Sanskrit Word Segmentation by CopyNet + nmt (tensorflow)

Requirements:

Python 2.7.
subword-nmt

pip install subword-nmt

tensorflow > 1.5.0 (consider to use the latest [Ana-]conda release)

Instruction to generate Byte Pair Encoded (BPE) data

Change directory to nmt/BPE_2ch
Unzip "data_split.tar.gz" and "combined.tar.gz"
run the "inps.sh" file

./inps.sh

Testing while Training

python2.7 -m nmt.nmt --copynet=True --share_vocab=True --attention=scaled_luong --src=src --tgt=trg --vocab_prefix=nmt/BPE_2ch/vocab --train_prefix=nmt/BPE_2ch/train_BPE --test_prefix=nmt/BPE_2ch/test_BPE --dev_prefix=nmt/BPE_2ch/valid_BPE --out_dir=nmt/models_2ch/ --num_train_steps=80000 --steps_per_stats=100 --encoder_type=bi --num_layers=4 --num_units=128 --dropout=0.4 --metrics=bleu --num_keep_ckpts=80 --decay_scheme=luong10 --batch_size=64 --src_max_len=150 --tgt_max_len=150

Only Training

python2.7 -m nmt.nmt --copynet=True --share_vocab=True --attention=scaled_luong --src=src --tgt=trg --vocab_prefix=nmt/BPE_2ch/vocab --train_prefix=nmt/BPE_2ch/train_BPE --dev_prefix=nmt/BPE_2ch/valid_BPE --out_dir=nmt/models_2ch/ --num_train_steps=80000 --steps_per_stats=100 --encoder_type=bi --num_layers=4 --num_units=128 --dropout=0.4 --metrics=bleu --num_keep_ckpts=80 --decay_scheme=luong10 --batch_size=64 --src_max_len=150 --tgt_max_len=150

Only Testing

python2.7 -m nmt.nmt --out_dir=nmt/models_2ch --inference_input_file=nmt/infer_file.L1 --inference_output_file=nmt/models_2ch/output_infer

Vocabulary Setting

Since in copynet scenarios the target sequence contains words from source sentences, the best choice is to use a shared vocabulary for source vocabulary and target vcabulary.

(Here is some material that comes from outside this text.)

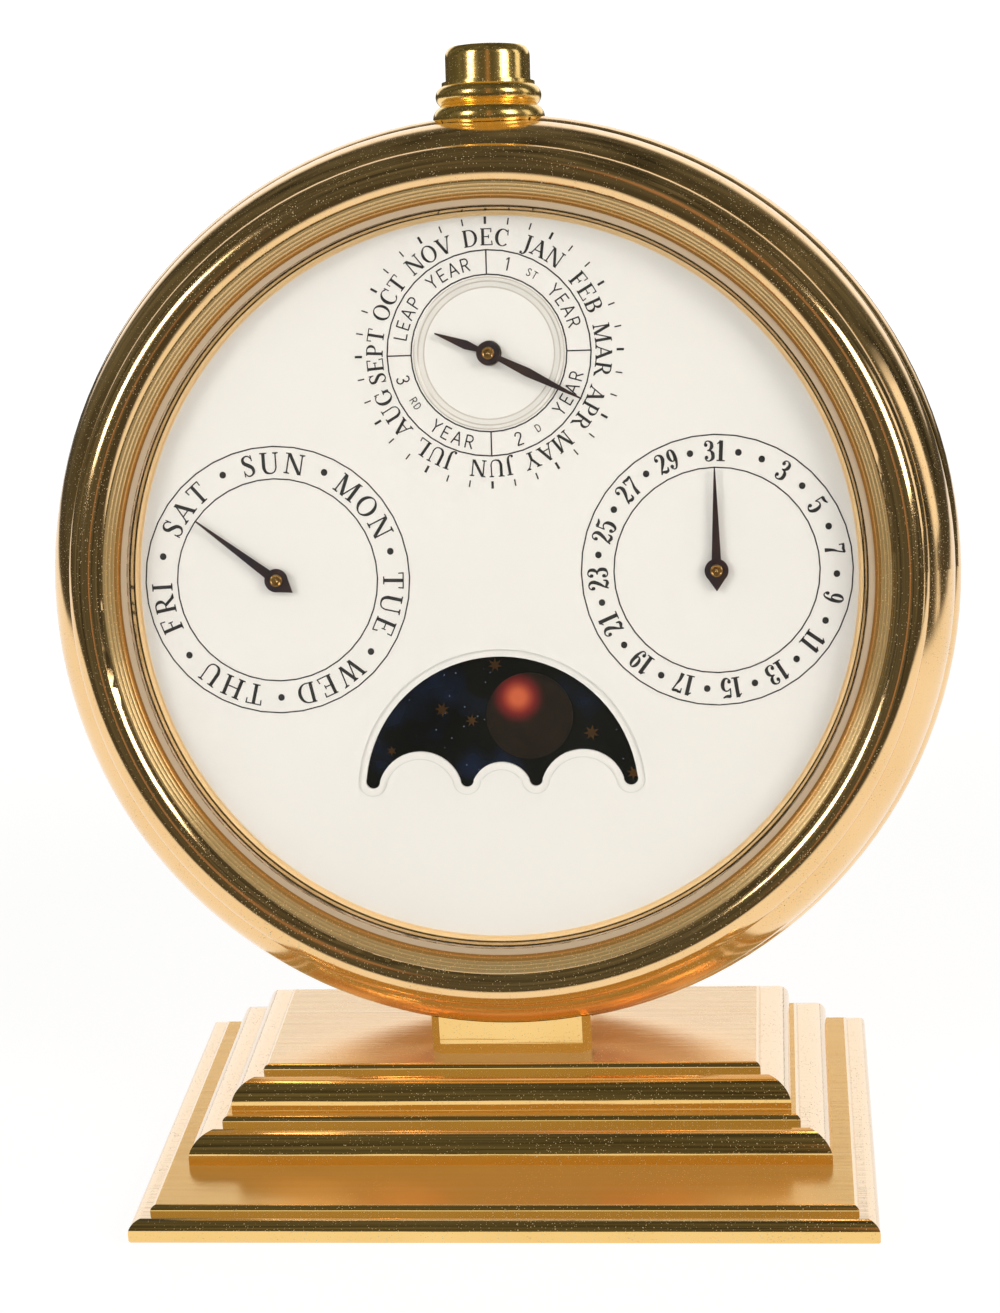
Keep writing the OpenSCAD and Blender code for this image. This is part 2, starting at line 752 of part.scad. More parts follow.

And we also use a parameter generated vocabulary size, namely, the number of target vocabulary excluding words from source sequences (copied words), to indicate that the first N(=generated vocabulary size) words in shared vocabulary are in generate mode and target word indexes larger than N are copied.